A negative bubble may emerge in the stock market

Despite these negative views, there is no change in our outlook from a longer-term perspective. The first reason is that the recent drop in stock markets has made many stocks even more undervalued. In fact, we may see the formation of a negative bubble similar to the one that existed after the Lehman shock. Valuations of stocks are at remarkably low levels as long-term interest rates fall the risk premium climbs. Looking ahead, I think we will see either (1) a sharp economic downturn (and drop in equity values) or (2) an sharp rebound in stock prices. I believe that a stock market rebound is more likely to occur. The second reason is the remarkable progress made by the correction in U.S. economic fundamentals. First, companies have completed all required actions concerning their inventories, workforces, capital equipment and balance sheets. Second, the correction has suppressed U.S. household demand (and thus created substantial pent-up demand). Third, housing prices have fallen to bargain-basement levels. Even if there is a second recession later this year, this enormous progress in improving U.S. economic fundamentals virtually guarantees that the next period of sustained growth will last even longer.

The foundation for long-term growth is in place

In 1981, the second half of a U.S. double-dip recession was the starting point for the powerful stock market rally that took place during the 1980s. The so-called jobless recovery that started in 1991 created a sound base for U.S. prosperity during the remainder of that decade. Therefore, the strength of the foundation for the next period of economic growth will be proportional to the length of this current period of economic stagnation. A longer period of stagnation means that we should see an even longer period of prosperity. This is because U.S. companies, which are the drivers of economic growth, have never been more streamlined and energetic than they are today.

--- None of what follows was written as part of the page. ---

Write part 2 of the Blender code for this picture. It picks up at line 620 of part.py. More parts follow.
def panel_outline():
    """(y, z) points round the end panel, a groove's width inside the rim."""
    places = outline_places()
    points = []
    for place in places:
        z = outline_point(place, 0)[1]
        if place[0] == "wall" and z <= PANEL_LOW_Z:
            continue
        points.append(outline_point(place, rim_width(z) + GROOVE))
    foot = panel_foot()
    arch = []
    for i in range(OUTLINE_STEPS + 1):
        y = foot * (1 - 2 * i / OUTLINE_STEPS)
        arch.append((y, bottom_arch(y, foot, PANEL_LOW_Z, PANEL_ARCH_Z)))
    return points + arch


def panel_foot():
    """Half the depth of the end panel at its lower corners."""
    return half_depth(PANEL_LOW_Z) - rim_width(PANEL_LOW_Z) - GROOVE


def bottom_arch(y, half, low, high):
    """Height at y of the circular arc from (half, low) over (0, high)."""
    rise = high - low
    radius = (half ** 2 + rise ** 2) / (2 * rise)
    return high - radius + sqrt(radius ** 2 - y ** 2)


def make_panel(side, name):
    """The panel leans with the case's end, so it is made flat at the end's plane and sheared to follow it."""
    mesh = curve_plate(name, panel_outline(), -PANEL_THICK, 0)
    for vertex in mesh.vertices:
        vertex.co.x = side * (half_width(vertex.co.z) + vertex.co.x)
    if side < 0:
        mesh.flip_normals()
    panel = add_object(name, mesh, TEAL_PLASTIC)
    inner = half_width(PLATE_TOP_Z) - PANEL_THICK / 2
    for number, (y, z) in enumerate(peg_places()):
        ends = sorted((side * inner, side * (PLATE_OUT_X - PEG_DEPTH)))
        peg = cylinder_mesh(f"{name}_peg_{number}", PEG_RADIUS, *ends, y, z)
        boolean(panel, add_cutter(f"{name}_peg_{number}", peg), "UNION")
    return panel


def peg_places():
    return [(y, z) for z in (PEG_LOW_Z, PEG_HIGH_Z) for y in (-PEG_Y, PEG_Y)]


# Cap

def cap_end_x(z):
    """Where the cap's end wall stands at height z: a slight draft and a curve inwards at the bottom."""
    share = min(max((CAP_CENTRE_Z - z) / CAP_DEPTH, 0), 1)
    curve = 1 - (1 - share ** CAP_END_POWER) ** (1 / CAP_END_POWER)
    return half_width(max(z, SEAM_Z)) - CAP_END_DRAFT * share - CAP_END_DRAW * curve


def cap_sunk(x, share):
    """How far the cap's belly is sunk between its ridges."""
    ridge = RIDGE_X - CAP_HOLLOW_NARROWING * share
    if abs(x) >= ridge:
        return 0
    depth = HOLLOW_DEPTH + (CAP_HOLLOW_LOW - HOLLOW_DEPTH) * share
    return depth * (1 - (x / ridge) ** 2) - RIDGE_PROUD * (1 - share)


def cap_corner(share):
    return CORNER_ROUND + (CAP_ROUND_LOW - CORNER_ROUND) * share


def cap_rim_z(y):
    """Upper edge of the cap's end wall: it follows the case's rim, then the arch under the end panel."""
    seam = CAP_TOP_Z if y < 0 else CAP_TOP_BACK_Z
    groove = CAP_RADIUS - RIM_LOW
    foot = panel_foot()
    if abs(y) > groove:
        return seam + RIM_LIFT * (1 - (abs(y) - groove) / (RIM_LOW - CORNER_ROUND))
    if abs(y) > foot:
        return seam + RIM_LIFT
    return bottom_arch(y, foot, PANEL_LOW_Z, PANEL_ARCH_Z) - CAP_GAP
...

Labor productivity is increasing steadily and labor’s share of income is at a record low. Moreover, U.S. companies have an unprecedented volume of liquidity on their balance sheets. Investors must never forget that benefits of globalization and the Internet revolution are constantly supporting financial markets and national economies.

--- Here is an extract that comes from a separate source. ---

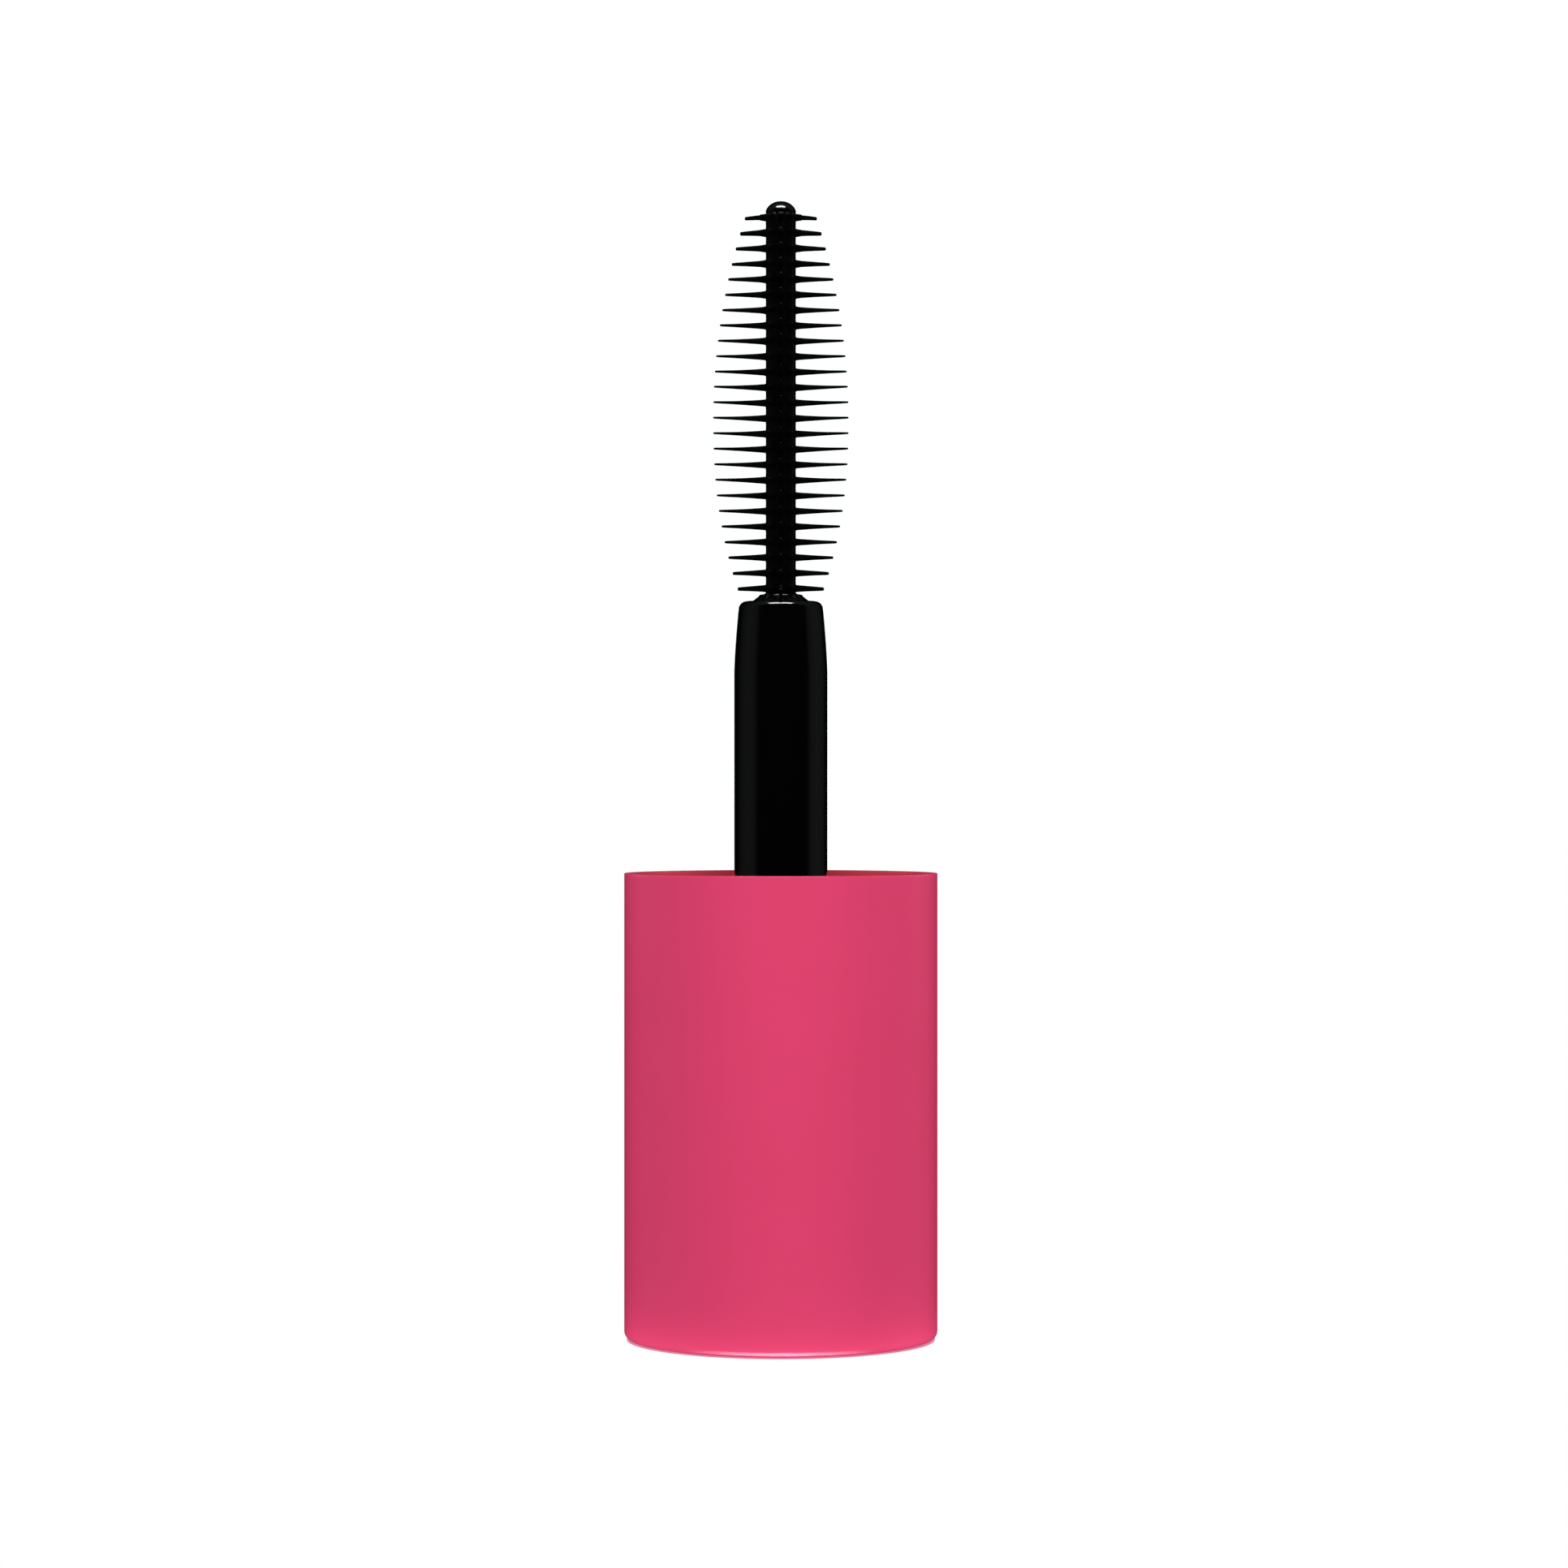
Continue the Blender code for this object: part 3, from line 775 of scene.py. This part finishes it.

The impact of the amended Insurance Business Law

In the context of the negative bubble, I believe that no financial assets in the world are more undervalued right now than Japanese equities. The average dividend yield of 2% for listed stocks in Japan is almost twice as high as the yield on long-term Japanese government bonds. Moreover, with the dividend payout ratio at about 30%, the total return for shareholders is six times higher than for holders of Japanese government bonds. Valuations of Japanese stocks have plunged to this remarkably low level because Japanese investors have stopped buying stocks. One of the reasons is restrictions on how insurance companies manage their assets. Insurance companies can place no more than 30% of assets in Japanese equities, 30% in foreign assets and 20% in real estate. But late last week, the Nihon Keizai Shimbun reported that Japan’s Insurance Business Law may be amended to eliminate these limits. As Figure 1 shows, we might see a dramatic correction in valuations of Japanese equities if the cause of the current Japanese stock negative bubble is based upon the difference between equity weightings in the portfolios of Japanese and U.S. investors.